Other non-deductible expenses
Dividends / profit distribution and other expenses specified in a Cabinet Decision will not be considered as deductible for UAE CT purposes.
Net operating losses
The CT Law provides that a business can offset tax losses against the taxable income of subsequent tax periods when computing the taxable income for that period. The set-off during any tax period cannot exceed 75% of the taxable income for the tax period (except in circumstances that may be prescribed in a Cabinet Decision). Any tax loss remainder can be carried forward to a further subsequent tax period indefinitely.

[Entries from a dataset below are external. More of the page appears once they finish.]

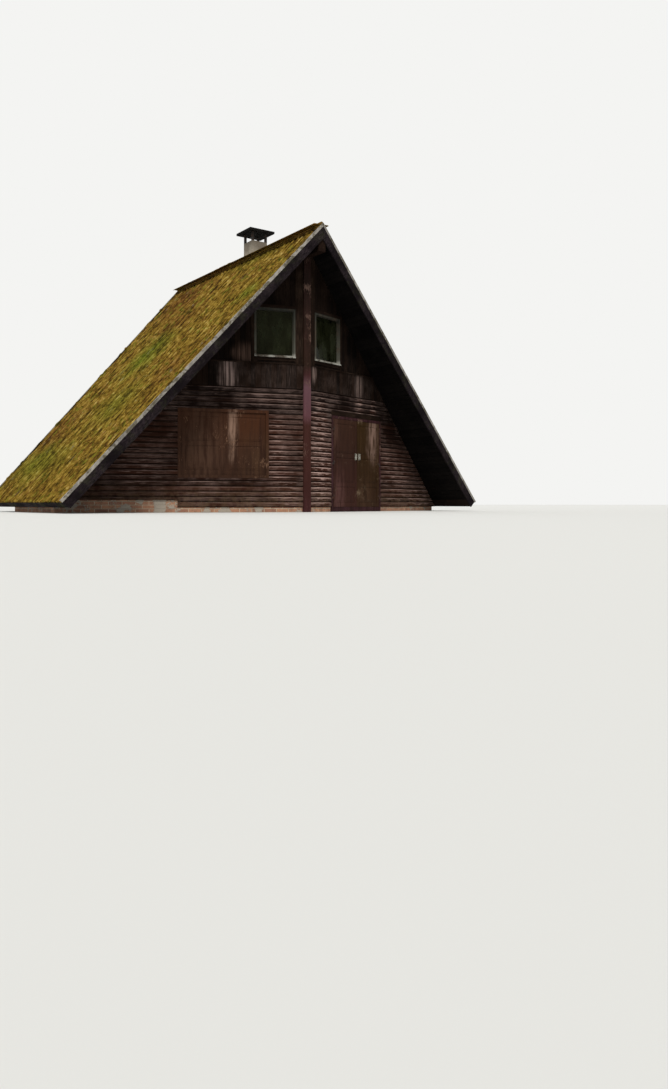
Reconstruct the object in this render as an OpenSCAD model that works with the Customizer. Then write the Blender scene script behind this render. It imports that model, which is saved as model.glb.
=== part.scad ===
/* [Roof] */
// Height of the ridge of the covering above the ground
ridge_height = 5900; // [5600:50:6200]
// Slope of both roof halves, in degrees
roof_pitch = 48; // [46:0.5:50]
// Length of the ridge from one verge to the other
ridge_length = 6900; // [6500:50:7600]
// Angle in plan by which each verge runs back from the ridge, in degrees
verge_splay = 9; // [7:0.5:10]
// Height of the covering's lower edge above the ground
eave_height = 260; // [240:10:320]
// Height of the corrugated covering, from the troughs' underside to the crests
cover_t = 57; // [50:1:65]
// Width of one wave of the covering
wave_w = 177; // [150:1:200]
// Thickness of the corrugated sheets
sheet_t = 7; // [5:0.5:9]
// Play of the sheets between the roof panel and the trims on top of them
sheet_play = 0.5; // [0.3:0.1:2]
// Thickness of the boarded roof panel under the covering
deck_t = 143; // [120:1:200]
// Thickness of the bargeboards
bargeboard_t = 30; // [20:5:45]
// Depth of the bargeboards, square to the slope
bargeboard_depth = 215; // [205:5:260]
// Thickness of the verge flashing
trim_t = 6; // [3:1:10]
// Width of the verge flashing on the covering
trim_top_w = 50; // [40:10:120]
// Width of the verge flashing down the bargeboard
trim_face_w = 45; // [40:5:120]
// Thickness of the fascia along the eaves
fascia_t = 25; // [18:1:40]
// How far the covering runs past the fascia
cover_drip = 20; // [10:5:40]
// Thickness of the ridge capping
ridge_cap_t = 8; // [4:1:15]
// Width of each wing of the ridge capping
ridge_cap_wing = 150; // [100:10:200]
// Radius of the roll along the ridge capping
ridge_roll_r = 45; // [30:5:60]
// Joint between the two bargeboards where they meet under the ridge
apex_joint = 4; // [2:1:10]

/* [Timber frame] */
// Width of the rafters and joists
timber_w = 90; // [60:5:120]
// Depth of the rafters, square to the slope
rafter_depth = 160; // [120:10:200]
// Number of loft joists; all but the first and the last lie beside a pair of rafters
joist_count = 6; // [4:2:8]
// Gap between the outer joists and the end walls
joist_gap = 10; // [5:5:60]
// Width of the ridge beam and the centre posts
post_w = 170; // [120:5:190]
// Height of the ridge beam
ridge_beam_h = 270; // [220:10:320]
// How far the centre posts stand out from the walls
post_proud = 40; // [20:5:80]

/* [Walls] */
// Overhang of the ridge in front of the nose of the wall
nose_overhang = 620; // [560:10:700]
// Angle in plan by which each wall half runs back from the nose, in degrees
wall_splay = 17; // [15:0.5:17.5]
// Thickness of the end walls and the plinth under them
wall_t = 180; // [140:10:220]
// Height of the masonry plinth
plinth_h = 250; // [200:10:260]
// Width of the plinth under the eaves
side_plinth_w = 250; // [220:10:300]
// Height of the bottom of the board band at the loft floor
band_bottom = 2590; // [2450:10:2650]
// Height of the board band
band_h = 480; // [400:10:520]
// How far the board band stands out from the wall under it
band_proud = 25; // [10:5:35]

/* [Floors] */
// Thickness of the ground floor, which lies on the ground
floor_t = 100; // [80:10:120]
// Depth of the loft joists
joist_h = 180; // [140:10:200]
// Thickness of the loft floor boards
loft_floor_t = 30; // [20:1:40]
// Play of the loft floor to the end walls
loft_floor_play = 5; // [3:1:10]

/* [Doorway and shuttered window] */
// Distance from the nose to the doorway, along the wall
door_from_nose = 820; // [700:10:900]
// Width of the doorway over its frame
door_w = 1870; // [1650:10:1900]
// Height of the doorway over its frame
door_h = 2100; // [1950:10:2300]
// Width of the door frame's members
door_frame_w = 60; // [45:5:80]
// How far door frame and window frames stand out from the walls
frame_proud = 30; // [20:1:40]
// Thickness of the door leaves
leaf_t = 45; // [35:1:55]
// Gap round each door leaf
leaf_gap = 6; // [5:1:10]
// Gap between the two door leaves
meeting_gap = 10; // [9:1:14]
// Height of the sill of the shuttered window
shutter_sill = 700; // [600:10:900]
// Thickness of the shutters
shutter_t = 30; // [24:1:45]
// Gap between the two shutters
shutter_gap = 4; // [2:1:8]
// Width of the stiles and rails of leaves and shutters
stile_w = 95; // [70:5:120]
// Depth of the panels behind the stiles and rails
panel_depth = 8; // [4:1:10]
// Height of the lower middle rail of the door leaves
low_rail = 600; // [500:10:700]
// Height of the upper middle rail of the door leaves
high_rail = 1240; // [1100:10:1400]

/* [Door hardware] */
// Radius of the hinge knuckles
knuckle_r = 8; // [6:0.5:9]
// Height of one hinge knuckle
knuckle_h = 44; // [30:1:60]
// Gap between the two knuckles of a hinge
knuckle_gap = 2; // [1:0.5:4]
// Distance of the hinge axis in front of the leaves
hinge_offset = 10; // [10:0.5:14]
// Thickness of the hinge plates
hinge_plate_t = 3; // [2:0.5:5]
// Width of the hinge plates
hinge_plate_w = 46; // [30:1:55]
// Height of the lowest hinge
hinge_low = 330; // [250:10:450]
// Height of the highest hinge
hinge_high = 1820; // [1700:10:1850]
// Height of the middle of the door handles
handle_height = 1230; // [1000:10:1300]
// Distance of the handles from the edge of the leaf
handle_inset = 60; // [40:1:80]
// Width of the handle plates
handle_plate_w = 32; // [26:1:50]
// Height of the handle plates
handle_plate_h = 150; // [120:5:200]
// Thickness of the handle plates
handle_plate_t = 5; // [3:1:8]
// Reach of the handles in front of the plates
handle_reach = 38; // [30:1:60]
// Radius of the handle grips
grip_r = 9; // [6:0.5:12]

/* [Upper windows] */
// Distance from the centre post to the upper windows, along the wall
window_post_gap = 160; // [120:5:180]
// Width of the upper windows over their frames
window_w = 875; // [830:5:900]
// Distance from the board band up to the upper windows
window_band_gap = 140; // [90:5:160]
// Distance from the outer top corners of the upper windows up to the roof panels
window_roof_gap = 180; // [140:5:240]
// Width of the window frames' members
window_frame_w = 42; // [36:1:60]
// Depth of the window frames inside the wall
window_frame_d = 75; // [60:5:110]
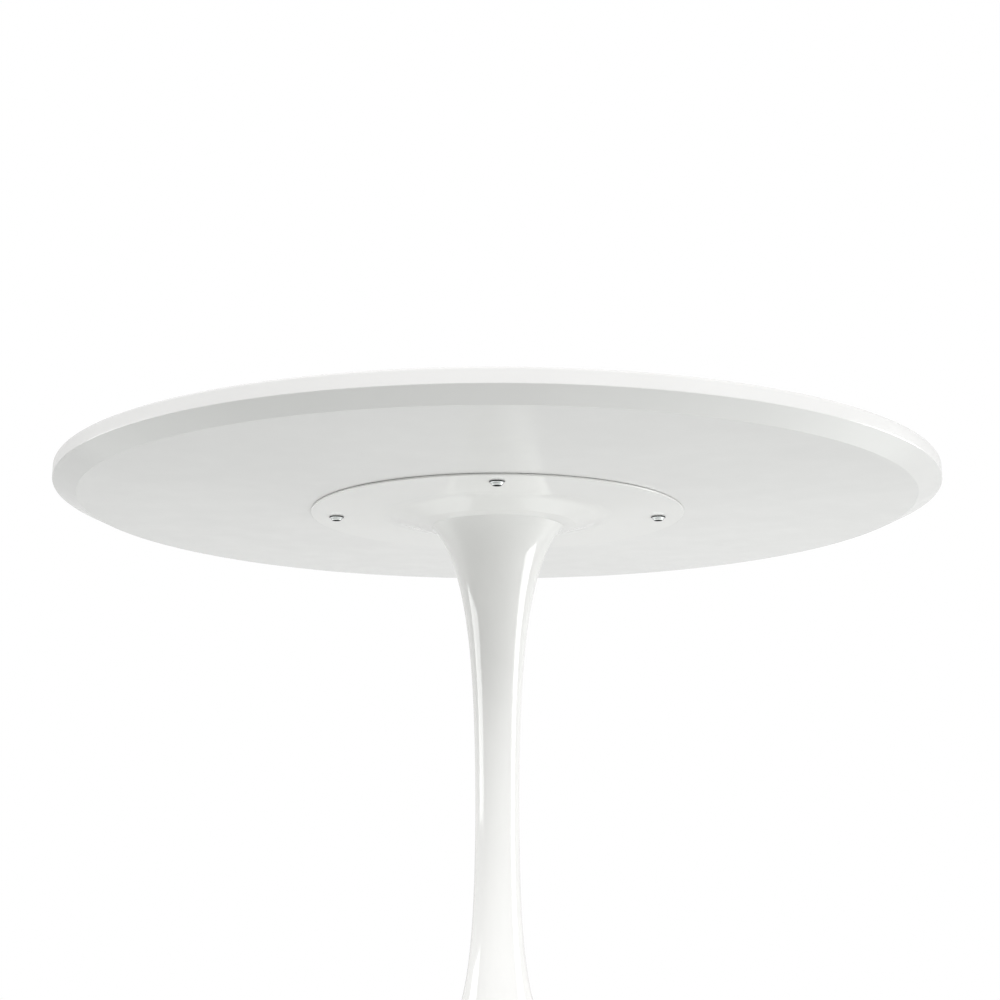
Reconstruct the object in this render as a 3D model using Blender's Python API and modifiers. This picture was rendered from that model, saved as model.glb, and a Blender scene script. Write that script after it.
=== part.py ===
"""Round pedestal table: a lacquered disc top on a trumpet-shaped metal pedestal.

A tie rod in the hollow pedestal clamps the top plate, the column, the foot and the cast base
weight together. Four screws hold the tabletop to the top plate, and four levelling glides carry
the foot. Metres, +Z up, origin on the floor under the middle of the table.
"""

from math import cos, exp, hypot, pi, radians, sin

import bmesh
import bpy
from mathutils import Matrix

GAP = 0.0003  # clearance between pieces that touch on the real table

# Tabletop
TABLE_HEIGHT = 0.750
TOP_RADIUS = 0.525
TOP_THICKNESS = 0.0285
TOP_EDGE_ROUND = 0.0025
BEVEL_HEIGHT = 0.0125
BEVEL_WIDTH = 0.0267
UNDERSIDE = TABLE_HEIGHT - TOP_THICKNESS

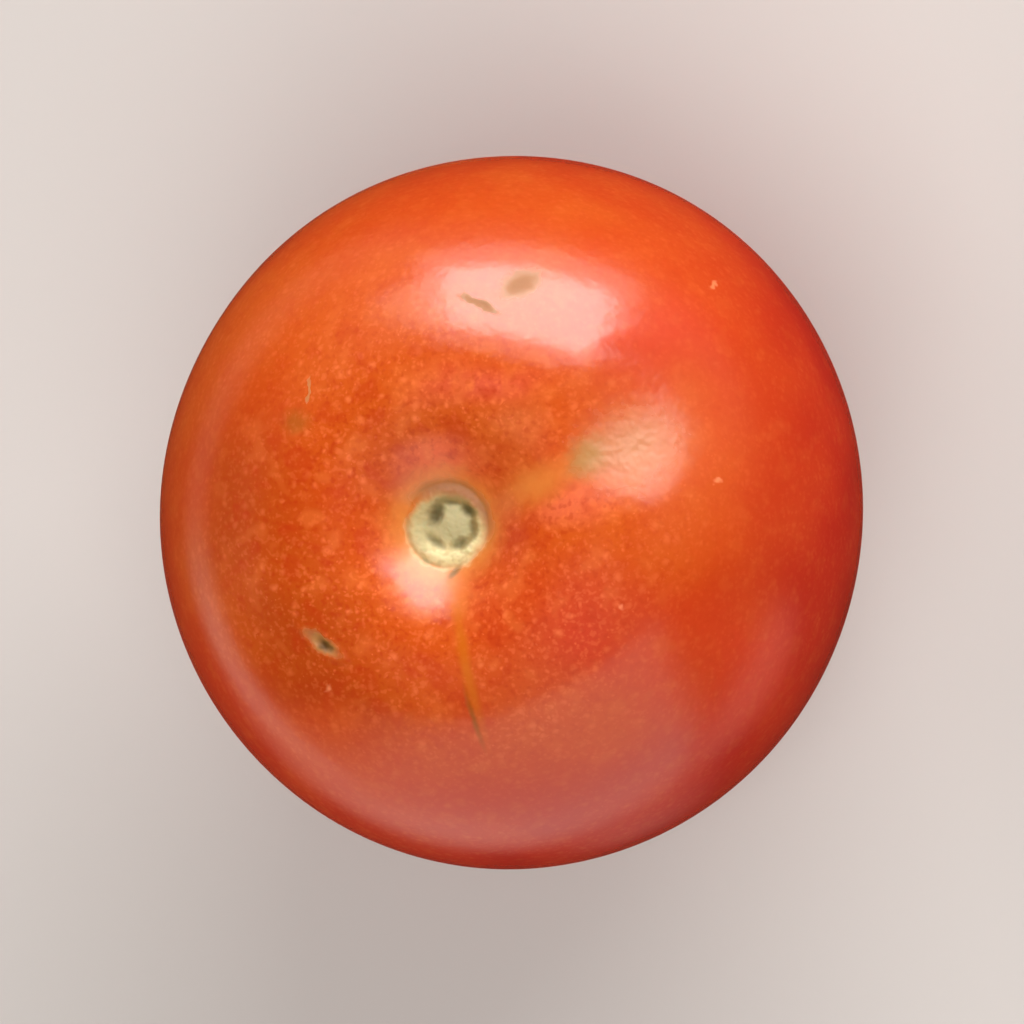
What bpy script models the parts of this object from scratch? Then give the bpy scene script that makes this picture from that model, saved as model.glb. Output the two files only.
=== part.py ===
"""A round tomato, whole, picked without its calyx and standing on its blossom end.

Metres, +Z up along the stem axis. The origin is the middle of the small flat spot that the fruit rests on.
The fruit is one solid. Its outline is spun round the stem axis as rings of points, and each point is then
moved a little by the lobes, the dent and the relief of the scars at its two ends.
"""

import math

import bmesh
import bpy
from mathutils import Vector, noise
from mathutils.geometry import interpolate_bezier

# The outline, from the stem scar over the shoulder and the waist down to the flat spot
WIDTH = 0.0460
HEIGHT = 0.0430
WAIST_HEIGHT = 0.0220
CREST_RADIUS = 0.0083
SCAR_RADIUS = 0.0027
SCAR_DEPTH = 0.0024
SCAR_WALL_SLOPE = math.radians(36)
FOOT_RADIUS = 0.0045
FOOT_SLOPE = math.radians(9)

# Handle lengths as shares of the span of their curve; 0.552 gives a quarter of an ellipse
SHOULDER_FULLNESS = 0.55
BELLY_FULLNESS = 0.565
WALL_FULLNESS = 0.42

# The cross-section is a little longer one way than the other, and three furrows part the lobes on the shoulder
OVAL_SHARE = 0.011
OVAL_AZIMUTH = math.radians(78)
FURROWS = (  # azimuth, depth
    (math.radians(26), 0.00045),
    (math.radians(150), 0.00022),
    (math.radians(-79), 0.00030),
)
FURROW_HALF_ANGLE = math.radians(40)
FURROW_START_RADIUS = 0.0030
FURROW_FULL_RADIUS = 0.0070
FURROW_END_HEIGHT = 0.0300

# A shallow dent where the deepest furrow runs out
DENT_CENTRE = Vector((0.0122, 0.0066))
DENT_SIZE = 0.0061
DENT_DEPTH = 0.00070

# Slow unevenness of the whole skin, fading to nothing at the flat spot
UNEVEN_DEPTH = 0.00016
UNEVEN_WAVELENGTH = 0.017
UNEVEN_FADE_HEIGHT = 0.0080

# The stem scar: a corky pad inside a ring of pits, where the stem's vessels were, and a raised pale rim
PAD_CENTRE = Vector((0.00036, 0.00012))
PAD_HEIGHT = 0.00020
PAD_RADIUS = 0.0012
RIM_HEIGHT = 0.00020
RIM_RADIUS = 0.0021
RIM_HALF_WIDTH = 0.0006
PIT_RING_RADIUS = 0.00136
PITS = (  # azimuth, length along the ring, width across it, depth
    (math.radians(130), 0.0014, 0.00095, 0.00042),
    (math.radians(168), 0.0010, 0.00065, 0.00028),
    (math.radians(93), 0.0010, 0.00055, 0.00022),
    (math.radians(44), 0.0012, 0.00075, 0.00034),
    (math.radians(2), 0.0014, 0.00055, 0.00018),
    (math.radians(-63), 0.0015, 0.00080, 0.00032),
    (math.radians(216), 0.0015, 0.00065, 0.00028),
)

# The blossom scar, a small pit in the middle of the flat spot
BLOSSOM_RADIUS = 0.0011
BLOSSOM_DEPTH = 0.00035

# Mesh: the edge length aimed at on the scars and on the body, and the fewest and most points in a ring
SCAR_CELL = 0.00024
BODY_CELL = 0.0019
FEWEST_POINTS = 10
MOST_POINTS = 80
CURVE_SAMPLES = 200

# Finish
SKIN_COLOUR = (0.62, 0.045, 0.012, 1.0)
SKIN_ROUGHNESS = 0.28
CORK_COLOUR = (0.52, 0.42, 0.22, 1.0)
CORK_ROUGHNESS = 0.75


def clear_scene():
    for obj in list(bpy.data.objects):
        bpy.data.objects.remove(obj, do_unlink=True)


def ramp(low, high, value):
    """0 below low, 1 above high, and a smooth step between them. High may be the smaller."""
    share = min(max((value - low) / (high - low), 0.0), 1.0)
    return share * share * (3 - 2 * share)


def hump(distance, radius):
    """1 at its middle, falling smoothly to 0 at the radius and beyond."""
    share = min(abs(distance) / radius, 1.0)
    return (1 - share * share) ** 2


def turn_between(azimuth, other):
    """The signed angle from other to azimuth, the short way round."""
    return (azimuth - other + math.pi) % (2 * math.pi) - math.pi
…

A taxable person cannot claim tax loss relief for losses incurred before the date of commencement of the UAE CT regime, losses incurred before it became a taxable person under the CT Law, and losses incurred from an asset or activity the income of which is exempt or otherwise not taken into account under the CT Law.
UAE CT allows transfer of tax losses between juridical tax resident group entities where there is 75% or more common ownership and where other certain conditions are met, such as having the same financial year and using the same accounting standards and not being an exempt person or QFZP.
In order to curb transfer of tax losses through transfer of ownership in case of taxable persons that are not listed on a recognised stock exchange, the CT Law provides that the tax losses can only be carried forward and utilised by a taxable person on satisfaction of the following conditions:
- The same person or persons continuously owned at least a 50% ownership interest in the taxable person from the beginning of the tax period in which the tax loss is incurred to the end of the tax period in which the tax loss or part thereof is offset against taxable income of that period.
- The taxable person continued to conduct the same or a similar business following a change in ownership of more than 50%.